Flash forward to the fourth quarter. The Falcons were leading 27-0 and were playing soft defense, letting the Lions move the ball but keeping them inbounds to chew up the clock. It was clear to all that Detroit would not win this game. Most of the fans had gone home. From the Atlanta 31, Garcia threw over the middle to Williams, who was streaking toward the end zone. The ball was tipped, first by Williams, then by a defender, before Williams pulled it out of the air and scored. It really was a remarkable catch -- the result of amazing concentration on Williams' part -- but all it did was make the score 27-6. How would you expect Williams to react?

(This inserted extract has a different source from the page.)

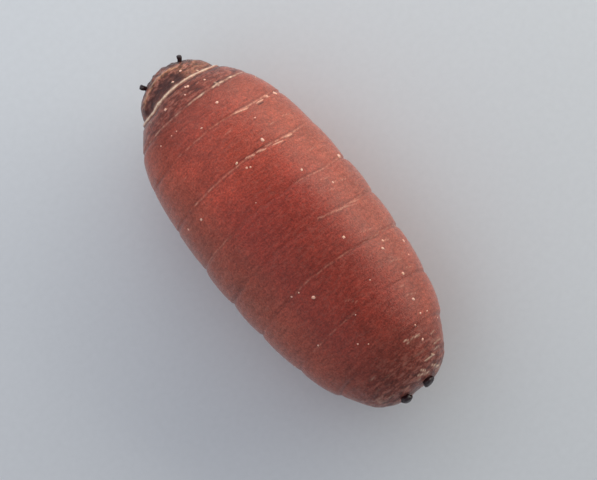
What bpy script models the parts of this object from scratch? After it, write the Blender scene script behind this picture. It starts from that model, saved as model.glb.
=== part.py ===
"""The puparium of a small leaf-mining fly: its last larval skin, hardened into one ringed barrel.

Everything is built in millimetres under one empty, which scales it to metres. The body lies along Y with
its head end towards +Y, its back towards +Z and its flattened belly on Z = 0, under the origin.
"""

import math

import bmesh
import bpy
from mathutils import Matrix, Vector, noise

# Driving sizes, in millimetres
BODY_WIDTH = 1.083        # without the swell of the segments
HEAD_REACH = 1.205        # where the outline's head curve would meet the middle line
TAIL_REACH = 1.243
HEAD_RIM = 1.095          # the pale rim behind the head cap, from the middle of the body
CAP_LENGTH = 0.188
CAP_WIDTH = 0.546
BELLY_DEPTH = 0.040       # what the flattened belly takes off the round section
SEGMENT_LENGTHS = (0.154, 0.215, 0.283, 0.289, 0.265, 0.258, 0.320, 0.265, 0.172)
SEGMENT_SWELLS = (0.001, 0.004, 0.001, 0.008, 0.017, 0.012, 0.012, 0.012, -0.010)

# The shares and exponents that shape the outline
BODY_FLATNESS = 0.92      # height of the section over its width
CAP_FLATNESS = 0.80
CAP_HOLLOW_PLACE = 0.33   # the middle of the hollow and its reach, along the cap from the rim
CAP_HOLLOW_REACH = 0.24
RIM_FOOT = 0.4            # height of the rim's foot over its crest
TAIL_CALM = 0.8           # crumpling of the tail over that of the head cap
HEAD_CURVE = (3.27, 2.08)
TAIL_CURVE = (2.16, 2.67)
CAP_CURVE = (1.85, 1.55)

# Relief of the skin, in millimetres
GROOVE = 0.005            # how deep the line between two segments lies under the smooth outline
GROOVE_REACH = 0.016
RIM_HEIGHT = 0.006
RIM_REACH = 0.0065        # how far the rim's foot lies from its crest, along the body
CAP_HOLLOW = 0.020        # the sunken top of the head cap
WRINKLE = 0.006           # crumpling of the head cap and the tail
CAP_CRUMPLED = 0.10       # how far the crumpling reaches along the body
TAIL_CRUMPLED = 0.16
SKIN_WAVE = 0.004         # the skin's slow unevenness
RING_WAVE = 0.006         # how far the segment lines stray along the body
POLE_CALM = 0.1           # the unevenness fades out this far from the middle line of each end

# The unevenness along X, Y and Z, in bumps a millimetre
SKIN_BUMPS = (3.0, 3.0, 3.0)
WRINKLE_BUMPS = (14.0, 26.0, 14.0)
RING_BUMPS = (4.0, 2.0, 4.0)

# Spiracles, the breathing horns and knobs, in millimetres
ROOT_DEPTH = 0.020        # how deep a spiracle starts inside the body
HORN_LENGTH = 0.062
HORN_RADIUS = 0.0145
HORN_PLACE = (0.131, 1.229, 0.060)
HORN_LEAN = (0.36, 0.66, 0.60)
KNOB_LENGTH = 0.050
KNOB_RADIUS = 0.036
KNOB_PLACE = (0.084, -1.226, 0.070)
KNOB_LEAN = (0.10, -0.96, 0.20)
KNOB_LOBES = 3            # one for each breathing slit
KNOB_LOBE_SPREAD = 0.12

# Outlines of the spiracles from the root up, as shares of their radius and of their length
HORN_OUTLINE = (
    (1.00, 0.05), (0.80, 0.28), (0.80, 0.50), (0.97, 0.68), (1.00, 0.82), (0.68, 0.95),
)
KNOB_OUTLINE = ((0.86, 0.20), (0.92, 0.42), (1.00, 0.62), (0.92, 0.80), (0.60, 0.95))
HORN_ROOT = 1.10
KNOB_ROOT = 0.95

SKIN_COLOUR = (0.28, 0.05, 0.035)
SKIN_ROUGHNESS = 0.40
SPIRACLE_COLOUR = (0.012, 0.009, 0.010)
SPIRACLE_ROUGHNESS = 0.35

SIDES = 56
HORN_SIDES = 10
KNOB_SIDES = 18
SEGMENT_STATIONS = (0.0, 0.07, 0.24, 0.5, 0.76, 0.93)
CAP_STATIONS = (0.05, 0.12, 0.24, 0.38, 0.52, 0.63, 0.74, 0.85, 0.94, 0.985)
TAIL_STATIONS = (0.0, 0.12, 0.35, 0.58, 0.78, 0.92, 0.985)

MERGE = 1e-4
MM = 0.001

AXIS_HEIGHT = BODY_WIDTH / 2 * BODY_FLATNESS - BELLY_DEPTH


def clear_scene():
    for obj in list(bpy.data.objects):
        bpy.data.objects.remove(obj)


def finish_of(name, colour, roughness):
    """A Principled material of one plain colour."""
    material = bpy.data.materials.new(name)
    material.use_nodes = True
    shader = material.node_tree.nodes["Principled BSDF"]
    shader.inputs["Base Color"].default_value = (*colour, 1.0)
    shader.inputs["Roughness"].default_value = roughness
    shader.inputs["Metallic"].default_value = 0.0
    return material


def rounded_end(share, curve):
    """Half-width of a rounded end as a share of its root, at a share of its length."""
    bow, ease = curve
    return (1.0 - min(share, 1.0) ** bow) ** (1.0 / ease)


def ring_places():
    """Where the lines between segments lie along the body, from the head rim to the tail."""
    places = [HEAD_RIM]
    for length in SEGMENT_LENGTHS:
        places.append(places[-1] - length)
    return places


def smooth_half_width(y):
    """Half-width of the body's smooth outline, behind the head cap."""
    if y > 0:
        return BODY_WIDTH / 2 * rounded_end(y / HEAD_REACH, HEAD_CURVE)
    return BODY_WIDTH / 2 * rounded_end(-y / TAIL_REACH, TAIL_CURVE)


def groove_depth(y, rings):
    """How deep the nearest segment line presses the skin in at y."""
    nearest = min(abs(y - ring) for ring in rings)
    return GROOVE * math.exp(-((nearest / GROOVE_REACH) ** 2))


def segment_profile(front, back, full_swell, rings):
    """(radius, y) of one segment from its front line up to, but not with, its back line."""
    points = []
    for share in SEGMENT_STATIONS:
        y = front + (back - front) * share
        swell = full_swell * math.sqrt(4 * share * (1 - share))
        points.append((smooth_half_width(y) + swell - groove_depth(y, rings), y))
    return points


def cap_profile():
    """(radius, y) of the head cap from its front to the rim behind it."""
    points = [(0.0, HEAD_RIM + CAP_LENGTH)]
    for share in reversed(CAP_STATIONS):
        width = CAP_WIDTH / 2 * rounded_end(share, CAP_CURVE)
        points.append((width, HEAD_RIM + CAP_LENGTH * share))
    return points


def rim_profile():
    """(radius, y) of the pale raised rim between the head cap and the first segment."""
    width = smooth_half_width(HEAD_RIM)
    foot = width + RIM_HEIGHT * RIM_FOOT
    return [(foot, HEAD_RIM + RIM_REACH), (width + RIM_HEIGHT, HEAD_RIM), (foot, HEAD_RIM - RIM_REACH)]


def tail_profile(ring):
    """(radius, y) of the rounded tail, from the last segment line to the middle line."""
    points = []
    for share in TAIL_STATIONS:
        y = ring - (TAIL_REACH + ring) * share
        points.append((smooth_half_width(y) - (GROOVE if share == 0.0 else 0.0), y))
    points.append((0.0, -TAIL_REACH))
    return points


def body_profile():
    """The whole turned outline as (radius, y), from the front of the cap to the tail."""
    rings = ring_places()
    points = cap_profile() + rim_profile()
    for front, back, swell in zip(rings, rings[1:], SEGMENT_SWELLS):
        segment = segment_profile(front, back, swell, rings)
        points += segment[1:] if front == HEAD_RIM else segment
    return points + tail_profile(rings[-1])


def turned(profile, sides):
    """A closed mesh turned about Z from (radius, height) points that start and end on the axis."""
    bm = bmesh.new()
    line = [bm.verts.new((radius, 0.0, height)) for radius, height in profile]
    edges = [bm.edges.new(pair) for pair in zip(line, line[1:])]
    bmesh.ops.spin(
        bm, geom=line + edges, axis=(0, 0, 1), cent=(0, 0, 0), angle=2 * math.pi, steps=sides, use_merge=True
    )
    bmesh.ops.remove_doubles(bm, verts=bm.verts, dist=MERGE)
    bmesh.ops.recalc_face_normals(bm, faces=bm.faces)
    return bm


def near(value, centre, reach):
    """A soft bell: 1 at the centre and close to 0 two reaches away."""
    return math.exp(-(((value - centre) / reach) ** 2))


def crumple(y):
    """How strongly the skin is crumpled at y: on the head cap and round the tail."""
    on_cap = near(y, HEAD_RIM + CAP_LENGTH / 2, CAP_CRUMPLED)
    return max(on_cap, TAIL_CALM * near(y, -TAIL_REACH, TAIL_CRUMPLED))


def bumps(point, scale):
    """Smooth noise at a point, from -1 to 1, with as many bumps a millimetre as scale says."""
    return noise.noise(Vector([along * often for along, often in zip(point, scale)]))


def shaped(point):
    """A point of the turned body moved to where the living shape has it."""
    x, y, z = point
    radius = math.hypot(x, z)
    if radius < MERGE:
        return Vector((0.0, y, AXIS_HEIGHT))
    side, up = x / radius, z / radius
    in_cap = min(max((y - HEAD_RIM) / CAP_LENGTH, 0.0), 1.0)
    fade = min(radius / POLE_CALM, 1.0)
    wrinkle = WRINKLE * crumple(y) * bumps(point, WRINKLE_BUMPS)
    grown = radius + (SKIN_WAVE * bumps(point, SKIN_BUMPS) + wrinkle) * fade
    stray = RING_WAVE * bumps(point, RING_BUMPS) * fade
    hollow = CAP_HOLLOW * max(up, 0.0) ** 2 * near(in_cap, CAP_HOLLOW_PLACE, CAP_HOLLOW_REACH)
    flatness = BODY_FLATNESS + (CAP_FLATNESS - BODY_FLATNESS) * in_cap
    height = AXIS_HEIGHT + up * grown * flatness - hollow
    return Vector((side * grown, y + stray, max(height, 0.0)))


def build_body():
    bm = turned(body_profile(), SIDES)
    for vert in bm.verts:
        x, z, y = vert.co
        vert.co = shaped((x, y, z))
    bmesh.ops.recalc_face_normals(bm, faces=bm.faces)
    return to_object(bm, "puparium", finish_of("hardened_skin", SKIN_COLOUR, SKIN_ROUGHNESS))


def spiracle_profile(radius, length, root, outline):
    """(radius, height) of a spiracle, from the root inside the body up to its tip."""
    points = [(0.0, -ROOT_DEPTH), (radius * root, -ROOT_DEPTH)]
    points += [(radius * wide, length * high) for wide, high in outline]
    return points + [(0.0, length)]


def placed(bm, place, lean, side):
    """Stands a turned shape on the body at place, leaning as lean says, on one side of the middle."""
    direction = Vector((lean[0] * side, lean[1], lean[2])).normalized()
    at = Vector((place[0] * side, place[1], AXIS_HEIGHT + place[2]))
    turn = direction.to_track_quat("Z", "Y").to_matrix().to_4x4()
    bmesh.ops.transform(bm, matrix=Matrix.Translation(at) @ turn, verts=bm.verts)


def build_horn(name, side, material):
    """A front spiracle: a short stalk with a clubbed tip."""
    bm = turned(spiracle_profile(HORN_RADIUS, HORN_LENGTH, HORN_ROOT, HORN_OUTLINE), HORN_SIDES)
    placed(bm, HORN_PLACE, HORN_LEAN, side)
    return to_object(bm, name, material)


def build_knob(name, side, material):
    """A rear spiracle: a stout knob with a swollen, lobed crown."""
    bm = turned(spiracle_profile(KNOB_RADIUS, KNOB_LENGTH, KNOB_ROOT, KNOB_OUTLINE), KNOB_SIDES)
    for vert in bm.verts:
        crown = min(max(vert.co.z / KNOB_LENGTH, 0.0), 1.0)
        angle = math.atan2(vert.co.y, vert.co.x)
        spread = 1.0 + KNOB_LOBE_SPREAD * crown * math.cos(KNOB_LOBES * angle)
        vert.co.x *= spread
        vert.co.y *= spread
    placed(bm, KNOB_PLACE, KNOB_LEAN, side)
    return to_object(bm, name, material)


def to_object(bm, name, material):
    mesh = bpy.data.meshes.new(name)
    bm.to_mesh(mesh)
    bm.free()
    mesh.materials.append(material)
    mesh.shade_smooth()
    obj = bpy.data.objects.new(name, mesh)
    bpy.context.scene.collection.objects.link(obj)
    return obj


def grow_onto(body, piece):
    """Joins a spiracle to the body that it grows from."""
    piece.hide_render = True
    piece.display_type = "WIRE"
    join = body.modifiers.new(piece.name, "BOOLEAN")
    join.operation = "UNION"
    join.solver = "EXACT"
    join.object = piece
    join.material_mode = "TRANSFER"


def main():
    clear_scene()
    millimetres = bpy.data.objects.new("millimetres", None)
    millimetres.scale = (MM, MM, MM)
    bpy.context.scene.collection.objects.link(millimetres)
    body = build_body()
    dark = finish_of("dark_spiracle", SPIRACLE_COLOUR, SPIRACLE_ROUGHNESS)
    spiracles = []
    for side, word in ((-1, "left"), (1, "right")):
        spiracles.append(build_horn(f"front_spiracle_{word}", side, dark))
        spiracles.append(build_knob(f"rear_spiracle_{word}", side, dark))
    for piece in spiracles:
        grow_onto(body, piece)
    for obj in [body, *spiracles]:
        obj.parent = millimetres


main()
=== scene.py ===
"""The looks of a small leaf-mining fly's puparium, which lies on a pale floor under soft studio light.

The skin and its spiracles are worked out in millimetres and scaled to metres when they are done. The body
lies along Y with its head end towards +Y, its back towards +Z and its flattened belly on Z = 0.

A bell is a soft spot: its centre and its reach. A span is a stretch with soft ends: from, to, and their blur.
"""

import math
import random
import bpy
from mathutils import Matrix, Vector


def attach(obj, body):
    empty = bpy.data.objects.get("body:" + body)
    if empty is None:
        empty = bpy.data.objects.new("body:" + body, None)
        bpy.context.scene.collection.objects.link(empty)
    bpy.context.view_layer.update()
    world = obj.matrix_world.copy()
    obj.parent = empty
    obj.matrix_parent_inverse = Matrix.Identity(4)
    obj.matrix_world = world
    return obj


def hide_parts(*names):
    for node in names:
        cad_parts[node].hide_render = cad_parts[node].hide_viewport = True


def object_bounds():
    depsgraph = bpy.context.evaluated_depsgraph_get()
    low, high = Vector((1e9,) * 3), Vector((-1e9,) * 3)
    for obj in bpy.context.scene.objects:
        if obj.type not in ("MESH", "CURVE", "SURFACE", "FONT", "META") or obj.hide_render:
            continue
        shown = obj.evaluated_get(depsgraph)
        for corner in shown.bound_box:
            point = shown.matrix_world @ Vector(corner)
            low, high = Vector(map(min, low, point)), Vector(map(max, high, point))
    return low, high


bl_info = {
    "name": "Fly Puparium",
    "version": (1, 0, 0),
    "blender": (4, 5, 0),
    "location": "View3D > Sidebar > Puparium",
    "description": "Builds the hardened, ringed skin of a fly pupa with its spiracles and dust grains",
    "category": "Object",
}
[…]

Williams strutted into the end zone, sat down in the lotus position and struck a pose with some little hand gesture that I didn't understand, but then again it wasn't intended for me. He was showboating. After closing the gap to only three touchdowns with less than 10 minutes to play.

You can't get much more damning than what we saw from the Lions in this game. What can you say about an organization that hangs its quarterback out to dry -- a quarterback who, for all his flaws, clearly is most frustrated by being unable to help his team win -- at the same time it allows players to celebrate when the other team gets a first down? What can you say about an organizational culture that would leave a player thinking it's all right to celebrate being down by 21 points?

Lions fans are hoping some good comes out of the Thanksgiving debacle. Perhaps now that the nation has seen just how bad things have gotten in Detroit, Lions owner Bill Ford will reconsider the five-year contract extension he just gave general manager Matt Millen. Maybe. But maybe Millen will just decide the team needs more weapons. Like the ones he's already brought in. Or a new coach. Like the ones he's already brought in.

The Super Bowl is coming to Detroit in a couple months. Oh, the irony.